Your comfort with matrices also matters. Some students encounter basic matrix operations in precalculus or a first-year college math course. Others see them for the first time in linear algebra. If you’re in the second group, the early weeks of the course carry extra weight because the mechanical skills need to become automatic before the conceptual material builds on top of them.

Course design plays a role too. Some programs offer a computationally focused linear algebra course aimed at engineers and scientists, where the emphasis is on solving systems and performing matrix operations. Others offer a proof-heavy version aimed at math majors. The proof-based version is significantly harder for most students.

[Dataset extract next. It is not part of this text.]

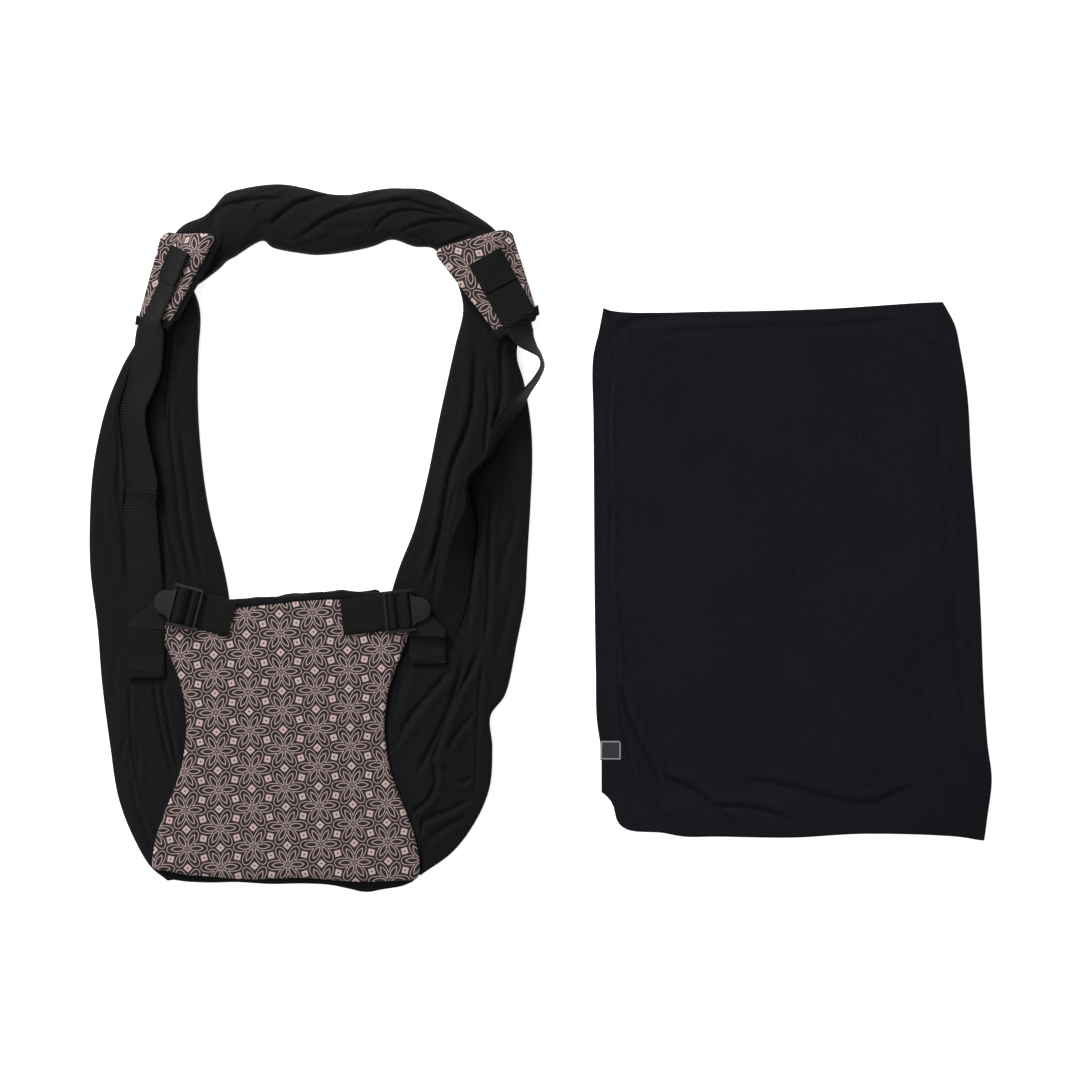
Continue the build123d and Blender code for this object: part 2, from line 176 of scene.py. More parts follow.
def grid_object(name, points, uv, material, wrap=False):
    """A mesh of quads through a grid of points in millimetres; uv is in millimetres too."""
    rows, cols = points.shape[:2]
    i, j = np.meshgrid(np.arange(rows - 1), np.arange(cols if wrap else cols - 1), indexing="ij")
    nxt = (j + 1) % cols
    row, next_row = i * cols, (i + 1) * cols
    quads = np.stack([row + j, row + nxt, next_row + nxt, next_row + j], -1).reshape(-1, 4)
    corners = np.stack([uv[i, j], uv[i, j + 1], uv[i + 1, j + 1], uv[i + 1, j]], 2).reshape(-1, 2)
    mesh = bpy.data.meshes.new(name)
    mesh.from_pydata((points.reshape(-1, 3) * MM).tolist(), [], quads.tolist())
    mesh.uv_layers.new(name="UVMap").data.foreach_set("uv", (corners * MM).ravel())
    return finished(name, mesh, material)


def finished(name, mesh, material):
    mesh.materials.append(material)
    with opened(mesh) as work:
        bmesh.ops.recalc_face_normals(work, faces=work.faces)
        for face in work.faces:
            face.smooth = True
    return linked(name, mesh)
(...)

If you have a choice, pick the version that matches your goals and your current skill set.

Linear algebra is genuinely challenging for most people, but it’s a learnable kind of challenging. The students who struggle the most are usually the ones who don’t adjust their study habits to match the new demands. Shift from memorizing formulas to understanding why things work, practice proofs if your course requires them, and revisit problems until you can solve them cold. The payoff, both in your GPA and in the doors it opens professionally, is substantial.